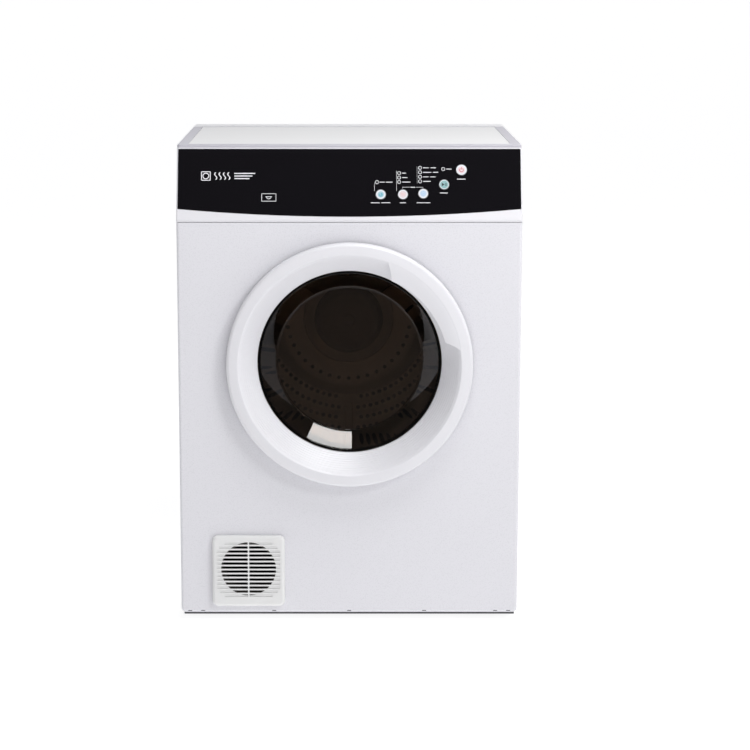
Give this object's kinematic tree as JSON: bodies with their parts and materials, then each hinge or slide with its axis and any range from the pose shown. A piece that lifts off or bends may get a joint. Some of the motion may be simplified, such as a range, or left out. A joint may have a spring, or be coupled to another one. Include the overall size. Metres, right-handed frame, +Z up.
{
  "type": "clothes dryer",
  "caption": "White front-loading vented clothes dryer with a round dark-glass door, a black sloping control panel and a square vent grille.",
  "frame": {"origin": "middle of the base, on the floor, halfway between the door's crease and the back", "axes": "+Z up, -Y out of the door, +X to the right seen from the front"},
  "size_m": [0.595, 0.565, 0.84],
  "materials": {
    "white_enamel": "smooth white enamel on steel",
    "worktop_white": "smooth off-white laminate",
    "white_plastic": "satin moulded white plastic",
    "pale_grey_plastic": "fine-grained pale grey plastic",
    "vent_plastic": "satin white plastic",
    "fascia_black": "deep black gloss",
    "lens_white": "translucent white",
    "button_silver": "silver-painted plastic",
    "smoked_glass": "dark brown tinted glass",
    "dark_frame": "black moulded plastic",
    "galvanised": "galvanised sheet",
    "base_grey": "ribbed grey polypropylene",
    "drum_steel": "polished stainless sheet",
    "lifter_grey": "grey plastic",
    "machined_steel": "turned steel",
    "fan_plastic": "black glass-filled plastic",
    "motor_paint": "grey varnished laminations",
    "capacitor_white": "white plastic can",
    "belt_rubber": "ribbed black rubber",
    "felt_brown": "low-friction felt and PTFE ring",
    "board_green": "lacquered circuit board",
    "heater_alloy": "finned aluminium",
    "thermostat_black": "phenolic body",
    "catch_nylon": "grey nylon",
    "foot_rubber": "hard black rubber"
  },
  "bodies": {
    "cabinet": {"base_pan": "base_grey", "left_side_panel": "white_enamel", "right_side_panel": "white_enamel", "back_panel": "galvanised", "front_panel": "white_enamel", "top_frame": "pale_grey_plastic", "top_panel": "worktop_white", "casing_screws": "machined_steel", "control_housing": "white_plastic", "control_fascia": "fascia_black", "indicator_lenses": "lens_white", "control_board": "board_green", "front_bulkhead": "galvanised", "drum_glide": "felt_brown", "rear_bulkhead": "galvanised", "rear_bearing": "machined_steel", "fan_housing": "base_grey", "exhaust_duct": "base_grey", "exhaust_collar": "base_grey", "heater_box": "galvanised", "heater_element": "heater_alloy", "thermostats": "thermostat_black", "motor_body": "motor_paint", "run_capacitor": "capacitor_white", "drum_belt": "belt_rubber", "fan_belt": "belt_rubber", "door_hinge_bracket": "galvanised", "door_catch": "catch_nylon", "door_switch": "dark_frame", "cable_gland": "dark_frame"},
    "drum": {"drum_shell": "drum_steel", "drum_rear_wall": "drum_steel", "drum_lifters": "lifter_grey", "drum_spindle": "machined_steel"},
    "lint_filter": {"filter_cover": "lifter_grey", "filter_screen": "dark_frame"},
    "fan": {"fan_wheel": "fan_plastic", "fan_pulley": "fan_plastic"},
    "motor_rotor": {"motor_shaft": "machined_steel", "motor_pulleys": "machined_steel"},
    "tension_arm": {"idler_arm": "galvanised", "idler_spring": "galvanised"},
    "tension_wheel": {"idler_wheel": "dark_frame"},
    "door": {"door_ring": "white_plastic", "door_handle": "white_plastic", "door_glass": "smoked_glass", "door_inner_frame": "dark_frame", "door_gasket": "pale_grey_plastic", "door_hinge_arm": "machined_steel", "door_striker": "machined_steel"},
    "grille": {"vent_grille": "vent_plastic"},
    "anti_crease_button_body": {"anti_crease_button": "button_silver"},
    "heat_button_body": {"heat_button": "button_silver"},
    "program_button_body": {"program_button": "button_silver"},
    "start_pause_button_body": {"start_pause_button": "button_silver"},
    "power_button_body": {"power_button": "button_silver"},
    "foot_front_left_body": {"foot_front_left": "foot_rubber"},
    "foot_rear_left_body": {"foot_rear_left": "foot_rubber"},
    "foot_front_right_body": {"foot_front_right": "foot_rubber"},
    "foot_rear_right_body": {"foot_rear_right": "foot_rubber"}
  },
  "joints": [
    {"name": "door_swing", "type": "hinge", "parent": "cabinet", "child": "door", "pos_m": [-0.208, -0.267, 0.4627], "axis": [0, 0, -1], "range_deg": [0, 115]},
    {"name": "drum_spin", "type": "hinge", "parent": "cabinet", "child": "drum", "pos_m": [0, 0, 0.473], "axis": [0, 1, 0], "continuous": true},
    {"name": "lint_filter_pull", "type": "slide", "parent": "drum", "child": "lint_filter", "axis": [0, 1, 0], "range_m": [-0.12, 0]},
    {"name": "fan_spin", "type": "hinge", "parent": "cabinet", "child": "fan", "pos_m": [0, 0.24, 0.473], "axis": [0, 1, 0], "continuous": true},
    {"name": "motor_spin", "type": "hinge", "parent": "cabinet", "child": "motor_rotor", "pos_m": [0.15, 0.13, 0.092], "axis": [0, 1, 0], "continuous": true},
    {"name": "belt_tension", "type": "hinge", "parent": "cabinet", "child": "tension_arm", "pos_m": [0.085, 0.0575, 0.045], "axis": [0, 1, 0], "range_deg": [0, 12], "stiffness_Nm_per_rad": 1, "springref_deg": -11.46},
    {"name": "tension_wheel_spin", "type": "hinge", "parent": "tension_arm", "child": "tension_wheel", "pos_m": [0.04, 0.0465, 0.095], "axis": [0, 1, 0], "continuous": true},
    {"name": "vent_grille_pull", "type": "slide", "parent": "cabinet", "child": "grille", "axis": [0, -1, 0], "range_m": [0, 0.15]},
    {"name": "anti_crease_button_press", "type": "slide", "parent": "cabinet", "child": "anti_crease_button_body", "axis": [0, 0.9397, -0.342], "range_m": [0, 0.0012], "stiffness_N_per_m": 400},
    {"name": "heat_button_press", "type": "slide", "parent": "cabinet", "child": "heat_button_body", "axis": [0, 0.9397, -0.342], "range_m": [0, 0.0012], "stiffness_N_per_m": 400},
    {"name": "program_button_press", "type": "slide", "parent": "cabinet", "child": "program_button_body", "axis": [0, 0.9397, -0.342], "range_m": [0, 0.0012], "stiffness_N_per_m": 400},
    {"name": "start_pause_button_press", "type": "slide", "parent": "cabinet", "child": "start_pause_button_body", "axis": [0, 0.9397, -0.342], "range_m": [0, 0.0012], "stiffness_N_per_m": 400},
    {"name": "power_button_press", "type": "slide", "parent": "cabinet", "child": "power_button_body", "axis": [0, 0.9397, -0.342], "range_m": [0, 0.0012], "stiffness_N_per_m": 400},
    {"name": "foot_front_left_screw", "type": "slide", "parent": "cabinet", "child": "foot_front_left_body", "axis": [0, 0, -1], "range_m": [0, 0.01]},
    {"name": "foot_rear_left_screw", "type": "slide", "parent": "cabinet", "child": "foot_rear_left_body", "axis": [0, 0, -1], "range_m": [0, 0.01]},
    {"name": "foot_front_right_screw", "type": "slide", "parent": "cabinet", "child": "foot_front_right_body", "axis": [0, 0, -1], "range_m": [0, 0.01]},
    {"name": "foot_rear_right_screw", "type": "slide", "parent": "cabinet", "child": "foot_rear_right_body", "axis": [0, 0, -1], "range_m": [0, 0.01]}
  ],
  "couplings": [
    {"joint": "motor_spin", "follows": "drum_spin", "ratio": 27},
    {"joint": "fan_spin", "follows": "drum_spin", "ratio": 54},
    {"joint": "tension_wheel_spin", "follows": "drum_spin", "ratio": 13.5}
  ]
}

----------

Copy down the material exactly as written.

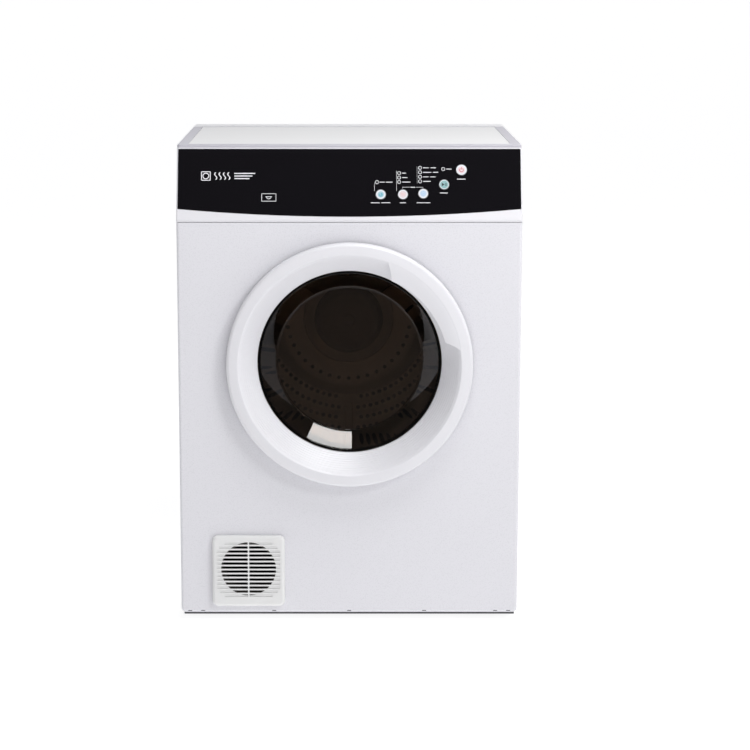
Give this object's kinematic tree as JSON: bodies with their parts and materials, then each hinge or slide with its axis and any range from the pose shown. A piece that lifts off or bends may get a joint. Some of the motion may be simplified, such as a range, or left out. A joint may have a spring, or be coupled to another one. Include the overall size. Metres, right-handed frame, +Z up.
{
  "type": "clothes dryer",
  "caption": "White front-loading vented clothes dryer with a round dark-glass door, a black sloping control panel and a square vent grille.",
  "frame": {"origin": "middle of the base, on the floor, halfway between the door's crease and the back", "axes": "+Z up, -Y out of the door, +X to the right seen from the front"},
  "size_m": [0.595, 0.565, 0.84],
  "materials": {
    "white_enamel": "smooth white enamel on steel",
    "worktop_white": "smooth off-white laminate",
    "white_plastic": "satin moulded white plastic",
    "pale_grey_plastic": "fine-grained pale grey plastic",
    "vent_plastic": "satin white plastic",
    "fascia_black": "deep black gloss",
    "lens_white": "translucent white",
    "button_silver": "silver-painted plastic",
    "smoked_glass": "dark brown tinted glass",
    "dark_frame": "black moulded plastic",
    "galvanised": "galvanised sheet",
    "base_grey": "ribbed grey polypropylene",
    "drum_steel": "polished stainless sheet",
    "lifter_grey": "grey plastic",
    "machined_steel": "turned steel",
    "fan_plastic": "black glass-filled plastic",
    "motor_paint": "grey varnished laminations",
    "capacitor_white": "white plastic can",
    "belt_rubber": "ribbed black rubber",
    "felt_brown": "low-friction felt and PTFE ring",
    "board_green": "lacquered circuit board",
    "heater_alloy": "finned aluminium",
    "thermostat_black": "phenolic body",
    "catch_nylon": "grey nylon",
    "foot_rubber": "hard black rubber"
  },
  "bodies": {
    "cabinet": {"base_pan": "base_grey", "left_side_panel": "white_enamel", "right_side_panel": "white_enamel", "back_panel": "galvanised", "front_panel": "white_enamel", "top_frame": "pale_grey_plastic", "top_panel": "worktop_white", "casing_screws": "machined_steel", "control_housing": "white_plastic", "control_fascia": "fascia_black", "indicator_lenses": "lens_white", "control_board": "board_green", "front_bulkhead": "galvanised", "drum_glide": "felt_brown", "rear_bulkhead": "galvanised", "rear_bearing": "machined_steel", "fan_housing": "base_grey", "exhaust_duct": "base_grey", "exhaust_collar": "base_grey", "heater_box": "galvanised", "heater_element": "heater_alloy", "thermostats": "thermostat_black", "motor_body": "motor_paint", "run_capacitor": "capacitor_white", "drum_belt": "belt_rubber", "fan_belt": "belt_rubber", "door_hinge_bracket": "galvanised", "door_catch": "catch_nylon", "door_switch": "dark_frame", "cable_gland": "dark_frame"},
    "drum": {"drum_shell": "drum_steel", "drum_rear_wall": "drum_steel", "drum_lifters": "lifter_grey", "drum_spindle": "machined_steel"},
    "lint_filter": {"filter_cover": "lifter_grey", "filter_screen": "dark_frame"},
    "fan": {"fan_wheel": "fan_plastic", "fan_pulley": "fan_plastic"},
    "motor_rotor": {"motor_shaft": "machined_steel", "motor_pulleys": "machined_steel"},
    "tension_arm": {"idler_arm": "galvanised", "idler_spring": "galvanised"},
    "tension_wheel": {"idler_wheel": "dark_frame"},
    "door": {"door_ring": "white_plastic", "door_handle": "white_plastic", "door_glass": "smoked_glass", "door_inner_frame": "dark_frame", "door_gasket": "pale_grey_plastic", "door_hinge_arm": "machined_steel", "door_striker": "machined_steel"},
    "grille": {"vent_grille": "vent_plastic"},
    "anti_crease_button_body": {"anti_crease_button": "button_silver"},
    "heat_button_body": {"heat_button": "button_silver"},
    "program_button_body": {"program_button": "button_silver"},
    "start_pause_button_body": {"start_pause_button": "button_silver"},
    "power_button_body": {"power_button": "button_silver"},
    "foot_front_left_body": {"foot_front_left": "foot_rubber"},
    "foot_rear_left_body": {"foot_rear_left": "foot_rubber"},
    "foot_front_right_body": {"foot_front_right": "foot_rubber"},
    "foot_rear_right_body": {"foot_rear_right": "foot_rubber"}
  },
  "joints": [
    {"name": "door_swing", "type": "hinge", "parent": "cabinet", "child": "door", "pos_m": [-0.208, -0.267, 0.4627], "axis": [0, 0, -1], "range_deg": [0, 115]},
    {"name": "drum_spin", "type": "hinge", "parent": "cabinet", "child": "drum", "pos_m": [0, 0, 0.473], "axis": [0, 1, 0], "continuous": true},
    {"name": "lint_filter_pull", "type": "slide", "parent": "drum", "child": "lint_filter", "axis": [0, 1, 0], "range_m": [-0.12, 0]},
    {"name": "fan_spin", "type": "hinge", "parent": "cabinet", "child": "fan", "pos_m": [0, 0.24, 0.473], "axis": [0, 1, 0], "continuous": true},
    {"name": "motor_spin", "type": "hinge", "parent": "cabinet", "child": "motor_rotor", "pos_m": [0.15, 0.13, 0.092], "axis": [0, 1, 0], "continuous": true},
    {"name": "belt_tension", "type": "hinge", "parent": "cabinet", "child": "tension_arm", "pos_m": [0.085, 0.0575, 0.045], "axis": [0, 1, 0], "range_deg": [0, 12], "stiffness_Nm_per_rad": 1, "springref_deg": -11.46},
    {"name": "tension_wheel_spin", "type": "hinge", "parent": "tension_arm", "child": "tension_wheel", "pos_m": [0.04, 0.0465, 0.095], "axis": [0, 1, 0], "continuous": true},
    {"name": "vent_grille_pull", "type": "slide", "parent": "cabinet", "child": "grille", "axis": [0, -1, 0], "range_m": [0, 0.15]},
    {"name": "anti_crease_button_press", "type": "slide", "parent": "cabinet", "child": "anti_crease_button_body", "axis": [0, 0.9397, -0.342], "range_m": [0, 0.0012], "stiffness_N_per_m": 400},
    {"name": "heat_button_press", "type": "slide", "parent": "cabinet", "child": "heat_button_body", "axis": [0, 0.9397, -0.342], "range_m": [0, 0.0012], "stiffness_N_per_m": 400},
    {"name": "program_button_press", "type": "slide", "parent": "cabinet", "child": "program_button_body", "axis": [0, 0.9397, -0.342], "range_m": [0, 0.0012], "stiffness_N_per_m": 400},
    {"name": "start_pause_button_press", "type": "slide", "parent": "cabinet", "child": "start_pause_button_body", "axis": [0, 0.9397, -0.342], "range_m": [0, 0.0012], "stiffness_N_per_m": 400},
    {"name": "power_button_press", "type": "slide", "parent": "cabinet", "child": "power_button_body", "axis": [0, 0.9397, -0.342], "range_m": [0, 0.0012], "stiffness_N_per_m": 400},
    {"name": "foot_front_left_screw", "type": "slide", "parent": "cabinet", "child": "foot_front_left_body", "axis": [0, 0, -1], "range_m": [0, 0.01]},
    {"name": "foot_rear_left_screw", "type": "slide", "parent": "cabinet", "child": "foot_rear_left_body", "axis": [0, 0, -1], "range_m": [0, 0.01]},
    {"name": "foot_front_right_screw", "type": "slide", "parent": "cabinet", "child": "foot_front_right_body", "axis": [0, 0, -1], "range_m": [0, 0.01]},
    {"name": "foot_rear_right_screw", "type": "slide", "parent": "cabinet", "child": "foot_rear_right_body", "axis": [0, 0, -1], "range_m": [0, 0.01]}
  ],
  "couplings": [
    {"joint": "motor_spin", "follows": "drum_spin", "ratio": 27},
    {"joint": "fan_spin", "follows": "drum_spin", "ratio": 54},
    {"joint": "tension_wheel_spin", "follows": "drum_spin", "ratio": 13.5}
  ]
}